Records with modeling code
+--

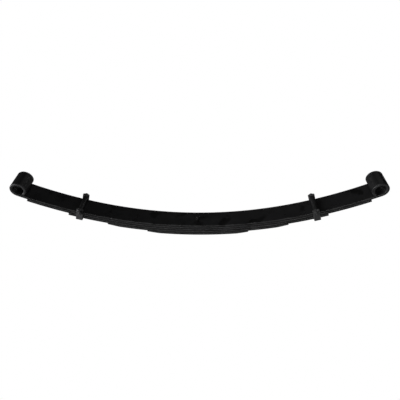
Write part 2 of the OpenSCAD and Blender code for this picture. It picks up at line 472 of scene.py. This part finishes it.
def hex_head(flats, height):
    """A bolt's hexagon head from 0 to height along +Z, with the corners of its top turned off."""
    radii, face, fall = hex_outline(flats)
    level = np.zeros(HEX_POINTS)
    rings = [
        ring(radii, level),
        ring(radii, level + HEAD_FOOT),
        ring(radii, height - fall),
        ring(face, level + height),
    ]
    return np.concatenate(rings), capped_quads(len(rings), HEX_POINTS)


def hex_nut(flats, height, bolt_radius):
    """A hexagon nut from 0 to height along +Z, with the corners of both faces turned off and its hole
    countersunk at both mouths."""
    radii, face, fall = hex_outline(flats)
    level = np.zeros(HEX_POINTS)
    hole = level + bolt_radius + NUT_PLAY
    sink = hole + COUNTERSINK
    rings = [
        ring(face, level),
        ring(radii, fall),
        ring(radii, height - fall),
        ring(face, level + height),
        ring(sink, level + height),
        ring(hole, level + height - COUNTERSINK),
        ring(hole, level + COUNTERSINK),
        ring(sink, level),
    ]
    return np.concatenate(rings), side_quads(len(rings), HEX_POINTS, closed=True)


def threaded_end(radius, thread_pitch, start, end, steps=32, rings_a_turn=10):
    """A threaded stretch of a bolt from start to end along +Z, with a chamfered tip: one closed solid
    whose radius follows the thread round and up."""
    depth = THREAD_DEPTH_SHARE * thread_pitch
    rows = int((end - start) / thread_pitch * rings_a_turn)
    vertices = []
    for i in range(rows + 1):
        height = start + (end - start) * i / rows
        limit = radius - max(0.0, height - (end - TIP_CHAMFER))
        for k in range(steps):
            share = (height / thread_pitch - k / steps) % 1.0
            ridge = 1 - abs(2 * share - 1)
            # The crest is flat over a fifth of the pitch
            r = min(radius - depth * (1 - min(1.0, 1.25 * ridge)), limit)
            turn = 2 * math.pi * k / steps
            vertices.append((r * math.cos(turn), r * math.sin(turn), height))
    return np.array(vertices), capped_quads(rows + 1, steps)


def joined(*shapes):
    """Several closed shapes as one list of points and faces."""
    vertices, faces, first = [], [], 0
    for points, polygons in shapes:
        vertices.append(np.asarray(points))
        faces += [tuple(i + first for i in f) for f in polygons]
        first += len(points)
    return np.concatenate(vertices), faces


def moved(shape, matrix):
    """The shape after a 4x4 matrix."""
    points, faces = shape
    m = np.array(matrix)
    return np.asarray(points) @ m[:3, :3].T + m[:3, 3], faces


# ---- leaves ----


def on_arch(side, angle, points, depth_from):
    """Points (across, depth) of a cross-section, placed at an angle from the middle of the arch. side is
    1 towards the rear and -1 towards the front."""
    reach = ARCH_RADIUS + depth_from + points[:, 1]
    return np.stack(
        [side * reach * math.sin(angle), points[:, 0], ARCH_CENTER[2] - reach * math.cos(angle)], 1
    )


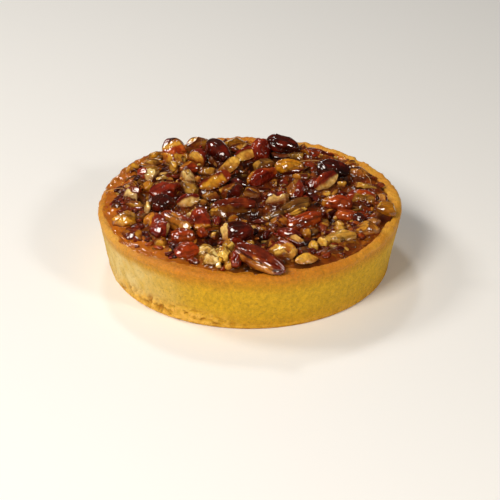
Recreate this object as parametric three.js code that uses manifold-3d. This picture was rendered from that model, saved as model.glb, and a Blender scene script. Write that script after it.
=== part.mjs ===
// A deep pecan tart, turned out of its tin: a straight-sided pastry case, a
// caramel filling level with the rim, and broken pecans heaped on the caramel.
// Millimetres, +Z up, origin at the centre of the base, +X to the right.

import * as THREE from "three";
import { mergeVertices } from "three/addons/utils/BufferGeometryUtils.js";
import Module from "manifold-3d";

const wasm = await Module();
wasm.setup();

// Pastry case
const rimRadius = 76; // outermost radius, just under the crest
const baseRadius = 70.8; // where the wall meets the rounded foot
const caseHeight = 31.5; // height of the crest
const rimWidth = 5; // across the rounded rim
const rimRise = 2.2; // from the rim's shoulder to its crest
const footRound = 1.4; // rounding of the lower outside edge
const floorThickness = 5;
const innerRound = 3; // rounding between floor and wall inside
const segments = 64; // round the case

// Caramel filling
const fillingDrop = 1.8; // from the crest down to the edge of the caramel
const fillingDome = 1.5; // rise from the edge to the middle
const reliefDepth = 0.6; // unevenness of the caramel's top
const gap = 0.3; // clearance kept between neighbouring pieces

// Unevenness of hand-pressed pastry, strongest at the rim
const unevenFrom = 19; // height where the unevenness begins
const highSide = 0.9; // direction in radians of the rim's highest side
const highSideRise = 0.6;

// Pecans
const sectionPoints = 10; // round a pecan's cross-section
const grooveDepth = 0.34; // of the groove along the back, as a part of the height
const flatShare = 0.3; // part of the height below the widest line
const lobeCut = 0.3; // how far a split pecan's cut lies from its middle

const tones = {
  mahogany: 0x4a1a0e,
  red: 0x7d2413,
  brown: 0x7a3f17,
  orange: 0xa9571a,
  tan: 0xa97a35,
  flesh: 0xd2a550,
};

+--

Filter the entries down to the lines with the word "manifold" in them.

SOLUTION FOR THIS PROBLEM ->
Recreate this object as parametric three.js code that uses manifold-3d. This picture was rendered from that model, saved as model.glb, and a Blender scene script. Write that script after it.
import Module from "manifold-3d";